I heard lots of complains and excuse that we did not write, fix tests because it was time consuming and we needed to deliver something ASAP. Teams were pushed to the limits of their performance to deliver the product, but it was done on cost of the quality , they did not find tie for doing tests. And here we need to say few words about Pareto Principle 80/20. There are multiple variants of this rule.
I like this variant: if 80% of work we did X time, then the remaining 20% of work will be done in Y time, and Y is 4 times X ( Y= 2*X, X is 20% of time, and Y is 80% of time). 80% of work is done in 20% of real time needed for the given work, and 20% of work requires 80% of needed time. This rule means that teams very often underestimate the work to only this 20%time, for example they say they will deliver product/feature in 1 Scrum sprint. If they estimate “correctly” they will make it but without tests, and they will probably need 4 extra sprints for testing. designing, implementing tests for this product. It might sound not realistic, but I can say it from my experience that it is true. Very often writing tests for my code that I wrote in 1 day, took me extra 4 or 5 days. Tests are more time consuming than the main code. Another example of Pareto rule in testing is that 20% of time we spend on writing the happy path scenarios, and to cover the Edge/Corner cases we need 80% of time. Quality takes time.
The most known interpretation of Pareto Principle is that we achieve 80% of needed results we can get by doing well only 20% of tasks. Other tasks are less important and they bring less , only 20% of value. Some can say that the main code is more important as it is the thing that brings value ( 80% ), this is what the customer pays for, and 20% of of this value are tests… and this also brings us to the same conclusion: we do main code (80% of value) in 20% of time, and test code (20% of value) in … 80% of time…
I think it is very clear what I want to say.
The same logic we can apply to manual vs automatic testing. Writing automated tests takes time and it it is expensive but I think it is obvious that automated tests can speed up the testing process, especially regression testing.
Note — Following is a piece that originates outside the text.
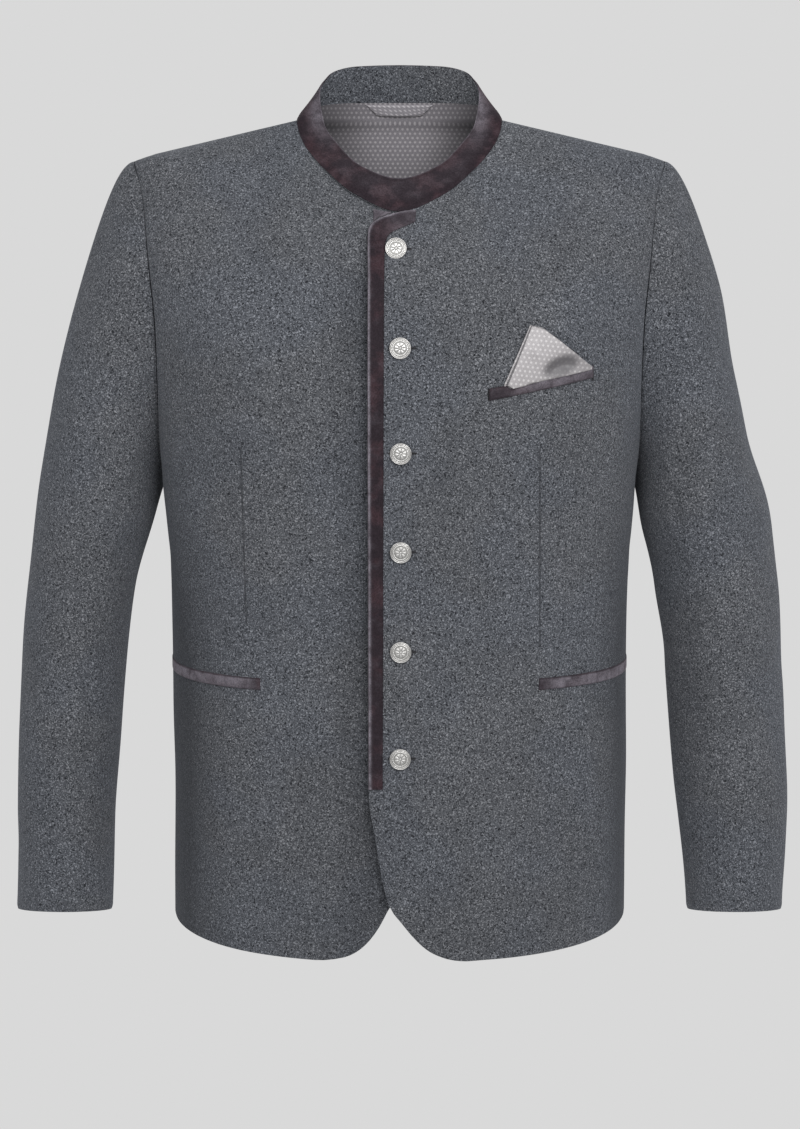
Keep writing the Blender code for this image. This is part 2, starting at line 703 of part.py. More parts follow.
def main():
    for obj in list(bpy.data.objects):
        bpy.data.objects.remove(obj)
    over = front_panel(EDGE_OVER, over_lift)
    under = front_panel(EDGE_UNDER, no_lift)
    back = back_panel()
    over.wall("front_left", 1, "loden")
    under.wall("front_right", -1, "loden")
    back_lining(back)
    hanger_loop(back)
    for label, side, front in (("left", 1, over), ("right", -1, under)):
        back.wall(f"back_{label}", side, "loden")
        sleeve_piece(f"top_sleeve_{label}", side, BACK_SEAM - 360, FRONT_SEAM)
        sleeve_piece(f"under_sleeve_{label}", side, FRONT_SEAM, BACK_SEAM)
        hip_welt(f"hip_welt_{label}", front, side)
    collar_layer("collar_velvet", 0.0, VELVET, "velvet")
    collar_layer("collar_facing", VELVET + GAP, LINING, "loden")
    binding(over)
    neck_binding(under)
    breast_welt(over)
    pocket_square(over)
    for number, (x, z) in enumerate(zip(BUTTONS["x"], BUTTONS["z"]), 1):
        button(f"button_{number}", over, x, z)


main()
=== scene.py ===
"""Looks of a hollow stand-collar loden jacket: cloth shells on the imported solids, and a plain studio.

Metres, +Z up. The jacket faces -Y and its wearer's left is +X. The body form, the armhole and the
sleeve use the same sizes as the solids, with finer rows and columns and with the cloth's folds.
"""

import math

import bpy
import numpy as np
from bpy.props import FloatProperty, FloatVectorProperty, PointerProperty
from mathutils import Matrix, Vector


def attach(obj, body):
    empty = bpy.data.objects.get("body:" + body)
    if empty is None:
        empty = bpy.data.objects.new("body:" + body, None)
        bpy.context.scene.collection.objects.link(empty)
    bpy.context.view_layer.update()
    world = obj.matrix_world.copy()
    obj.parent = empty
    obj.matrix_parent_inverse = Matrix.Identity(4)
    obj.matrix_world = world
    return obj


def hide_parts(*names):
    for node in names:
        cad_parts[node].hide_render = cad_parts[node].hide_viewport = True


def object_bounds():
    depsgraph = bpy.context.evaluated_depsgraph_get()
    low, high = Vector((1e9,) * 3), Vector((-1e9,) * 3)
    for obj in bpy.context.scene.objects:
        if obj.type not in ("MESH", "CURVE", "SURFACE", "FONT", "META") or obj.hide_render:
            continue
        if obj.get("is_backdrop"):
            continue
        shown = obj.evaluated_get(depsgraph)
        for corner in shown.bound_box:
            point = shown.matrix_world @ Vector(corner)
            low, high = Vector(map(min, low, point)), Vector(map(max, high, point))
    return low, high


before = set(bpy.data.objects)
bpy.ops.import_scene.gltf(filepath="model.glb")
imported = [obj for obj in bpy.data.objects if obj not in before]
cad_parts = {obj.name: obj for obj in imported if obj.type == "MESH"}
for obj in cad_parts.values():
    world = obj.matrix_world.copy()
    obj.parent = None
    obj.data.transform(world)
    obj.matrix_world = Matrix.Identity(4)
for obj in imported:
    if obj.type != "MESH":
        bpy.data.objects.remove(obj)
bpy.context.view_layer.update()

bl_info = {
    "name": "Loden Jacket",
    "version": (1, 0, 0),
    "blender": (4, 5, 0),
    "location": "View3D > Sidebar > Loden Jacket",
    "description": "Builds the cloth, trims, buttons and stage of a hollow stand-collar loden jacket",
    "category": "Add Mesh",
}

# --- Sizes ------------------------------------------------------------------------------------

LODEN = 0.0020
VELVET = 0.0012
LINING = 0.0010
GAP = 0.0003
SEAM_TUCK = 0.0002

HEM = -0.6815
ARMPIT = -0.3025
SHOULDER_POINT = -0.032
NECK_FRONT = -0.074
NECK_BACK = 0.014

NECK_HALF_WIDTH = 0.0856
SHOULDER_HALF_WIDTH = 0.222
SIDE_SEAM_Y = 0.020
ARMHOLE_FRONT = 0.064
ARMHOLE_BACK = 0.062
ARMHOLE_EASE = 0.30
SHOULDER_DROP = 0.0018
OVERLAP = 0.0258
HEM_DIP = 0.0098
HEM_DIP_FROM = -0.45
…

I know automation of tests is expensive, and in some cases we need to consider if the value of automated tests is so big to explain also the big cost of writing automated tests. We should always consider what is most important for us and it is not one time decision, we need to make this decision for every single feature of the product. Cost of writing the automated test for back-end components is smaller probably that for the UI. There is no single golden answer for this question, but I think also that we must always do testing. Will it be manual or automated, it is a second choice, but always do tests.
Many years ago my line manager (greetings for Krzysztof :-) ) taught me the approach “Make it work. Make it right.” I really like it and use it. In this approach we start with some working solution, we can even call it prototype, POC, concept but after it is working we must remember to make it right, do all refactors, code cleaning, make the final solution and also test it properly. Pareto principle is also applied here. The working solution (80% of work in 20 % of time), The correct right solution (20% of work in 80% of time). It is always true.
If we ignore the “make it right” part we can get into real troubles, technical debt and risk of serious failures on production.
There are many more extensions of this rules, and all these are kind or rules like Murphy’s law that you cannot prove and also you can’t refute.
To summarise
Quality Assurance takes lot of time. Excuses like: I did not implement test because this needs time, or I needed to do more important task, does not make sense. We must face it: Quality Assurance is time consuming. That is it. Period.
Long term effect of investing time for QA
I think it should be obvious that investing into QA we gain more time for the production maintenance, If there is less bugs we have less fixes to do. We should always remember that the cost of fixing bugs is growing with time, on production is much higher then on every previous stage of software life cycle. Also having already good set of automated tests it is very cheap to do regression testing after introducing new features for new version.
Techniques to improve Quality
DevOps
In my opinion it is the most balanced methodology when we think about development, testing, delivering and maintenance of the software.
One team is responsible for all stages of software life cycles. The DevOps team cares a lot about the quality as this team is also responsible for call duty. They do not want to be woken up in the middle of the night.
PR - pull requests
Pull request also takes lots of time for person that is doing the code review, but how can we approve code changes without checking them.
Pair programming
I think Pair programming can be sometimes even more effective than PR, code review as the other person is more up to date with the solution designed and implemented, so the seconds person needs less time for checking and approving PR.
If we implement pair programming t our team it does not mean we need to always do pair programming for all tasks. We can use it for only more complex topics or only when less experienced developer is doing the task. He also needs to learn and the pair programming is great technique for learning. On short term we invest lots of time as two persons are working on the task instead of one, but in the long term we gain better quality and we do not wast time for fixes later.
Tests
We should always do tests. We can do them manually or we can automate them. Not all tests should be automated. We should consider always pros and cons of automation. Some manuals tests will be extremely expensive to automate, but automated test is the goal for which we should aim. Automated tests are the cheapest in execution. We need to invest time to write them and maintain but later it is very cheap to do regression testing.
And finally
Nauczyłam się, że droga postępu nie jest ani szybka, ani łatwa.
I was taught that the way of progress is neither swift nor easy.